A born again believer is not merely revamped, he is regenerated. The literal Greek of 2 Cor 5:17’s “new creature” means “a creature that has never existed before”. Thus ”it is no longer I that liveth, but Christ”.
The point of Jesus’ tree analogy is that state cannot transform itself either positively of negatively.
You seem to miss this philosophical principle time and again. Your assertion that a tree might not remain as is, is simply another instance of framing your premise as an argument. Redundant.
When Adam was offered the fruit, he most certainly did lust after it. He desired it. But it was not a desire placed within him by his Creator.
All things were created by the creator. That is why we call Him the Creator.
That is why He tells us that He creates evil; that is why He commisioned a demon to bring down Ahab; that is why He tells us He hardened Pharoah’s heart; that is why He tells us He makes the deaf and blind as they are from birth.
But such is to go beyond minimum required proof. Man was not God, and therefore had no reason to put God before himself.
You see, the gospel, and all of reality, is framed within the absolute of ‘person’.
Namely, that each person is unique and a closed entity: no person contains another person. The implication is therefore that no person will desire the absolute good of another person, unless he is that other person.
God is not a non-sinner because of what he does not do: He is a non-sinner because He is not [not God]. That is, God is a unique individual who is the substantive of existence: the “I am” . It is not whether one has the status (rank) of God that defines whether one is in sin or not, it is whether one is the unique individual person who is God, that defines whether one is in sin or not.
To give you an example, suppose you were God as you are. I am of the same rank as you (we are both humans) yet you are God and I am not. Now, even though we are of the same rank, I am in sin, because I am not you. My state of sin will then ratify itself: I will do what is best for me, and not for you. On the other hand, you can do what you want, and it will never be sin, because it is done by you.
There is a great gospel song of the 1980s in which is the line: "Lord I worship You because of who You are, not for all the mighty deeds that You have done".
It is the Holy Spirit who relates to us the unique personality, the unique ‘personness’, the unique identity, of God.
And it would seem to me that James 1:13-17 is trying very hard to make sure that we understand that God did not place the desire to sin within man. He is not responsible for placing the desire to sin in man today, there is no reason to presume that he placed it within Adam.
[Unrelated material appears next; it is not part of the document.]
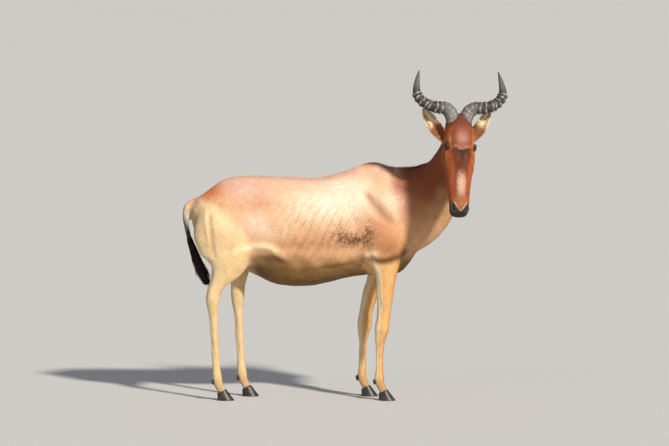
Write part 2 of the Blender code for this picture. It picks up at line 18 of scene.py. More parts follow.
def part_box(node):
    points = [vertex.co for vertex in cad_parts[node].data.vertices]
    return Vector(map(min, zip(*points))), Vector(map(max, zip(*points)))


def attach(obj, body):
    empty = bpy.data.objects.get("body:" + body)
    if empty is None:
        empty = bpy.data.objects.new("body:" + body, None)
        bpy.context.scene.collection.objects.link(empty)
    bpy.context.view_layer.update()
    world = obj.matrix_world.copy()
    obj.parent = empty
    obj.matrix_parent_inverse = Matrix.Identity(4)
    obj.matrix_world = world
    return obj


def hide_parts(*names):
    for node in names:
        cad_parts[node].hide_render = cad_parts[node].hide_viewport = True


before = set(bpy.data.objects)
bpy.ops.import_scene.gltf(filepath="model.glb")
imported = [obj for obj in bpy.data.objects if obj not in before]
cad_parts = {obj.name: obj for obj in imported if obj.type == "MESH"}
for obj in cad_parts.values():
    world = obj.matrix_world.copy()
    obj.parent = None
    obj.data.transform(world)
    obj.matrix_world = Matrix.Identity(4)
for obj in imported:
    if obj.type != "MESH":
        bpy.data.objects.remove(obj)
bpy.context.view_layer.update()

SIDES = {"right": -1.0, "left": 1.0}


def table(text):
    """Rows of numbers in thousandths, such as millimetres; what follows a # is a note."""
    return [np.array(line.split("#")[0].split(), float) / 1000 for line in text.strip().splitlines()]


# ---- measures ----
HEAD_ORIGIN = np.array((0.555, -0.345, 1.307))  # of the head's frame, in the body's
HEAD_TURN, HEAD_DROP = math.radians(-79.0), math.radians(72.0)
HEAD_ROLL, HORN_ROLL = math.radians(-4.0), math.radians(-1.5)
EYE_PLACE = np.array((0.036, 0.0625, 0.024))  # the left eye, in the head's frame
EYE_RADIUS = 0.019
EYE_AIM = (0.06, 0.92, 0.38)  # where the left eye looks
EYE_SLANT = (0.82, 0, 0.42)  # from its rear corner to the one by the nose
LID_LENGTH, LID_RISE, LID_DROP = 0.0172, 0.0112, 0.0086  # half the opening's length, its heights
EAR_SPREAD = {"right": 1.0, "left": 0.87}
EAR_THICKNESS = 0.0055
VOXEL = 0.008  # grain of the fused skin, before the finer places are shrunk back
SWELL = 0.001  # closes the gaps between the solids while they are fused
STRIDE = {  # how far each foot is set forward
    ("fore", "right"): 0.0, ("fore", "left"): -0.085, ("hind", "right"): 0.0, ("hind", "left"): 0.12}
HORN_RINGS = 13
HORN_RINGED = 0.7  # the share of the horn that has rings
RING_RISE = (0.0038, 0.0042)  # how high the rings stand at the base, and how much more at the tip
HORN_LEAST = 0.0012  # how much the grooves lie in, and the horn's least radius
BULGE = 0.001  # how far the eye's clear front stands out
HOOF_LENGTH = 0.084  # along the ground
HOOF_LEAN = 0.76  # how far the toe's wall leans back for each bit of its height
CORONET, HEEL = 0.054, 0.035  # how high the wall is at the toe and at the heel
CLAW_MIDDLE = 0.0215  # from a claw's middle to the foot's
CLAW_WIDTH, CLAW_TAPER = 0.035, 0.015  # on the ground, and how much less at the top
CLAW_GAP, CLAW_CLOSING = 0.0012, 0.001  # to the foot's middle on the ground, and how much less above
PATCH = 0.003  # how wide a tuft is on the unwrap
MOST_TUFTS = 33000  # in one piece, six triangles each
ROOT_DEPTH = 0.0006  # how far a tuft starts under the skin
TUFT_THICK, LOCK_THICK = 0.11, 0.5  # as shares of the width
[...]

On the contrary, James is laying down the line of demarcation between God’s sovereign activity (which includes our actions) and our right to blame Him in an attempt to exhonerate ourselves. Such verse is parallel to Rom 9:19-21.
This verse of James is nearly always erroneously extended to the full scope of sovereignty. Instead, it deals with the attitude of the believer, rendering hyper-Calvinistic attitudes (“I sinned because I was predestined to do it and therefore it is not my fault” ) as disobedience to the gospel.
Similarly, John tells us that one born of God cannot sin, after just having told us that if we say we have no sin, we lie.
The ‘we cannot sin’ concept relates our state of being in Christ; the earlier warning about boasting has a different apobetic and pragmatic focus: it is to ensure those in Christ understand they are there by grace and grace alone.
Worship Jesus Christ and Jesus Christ alone.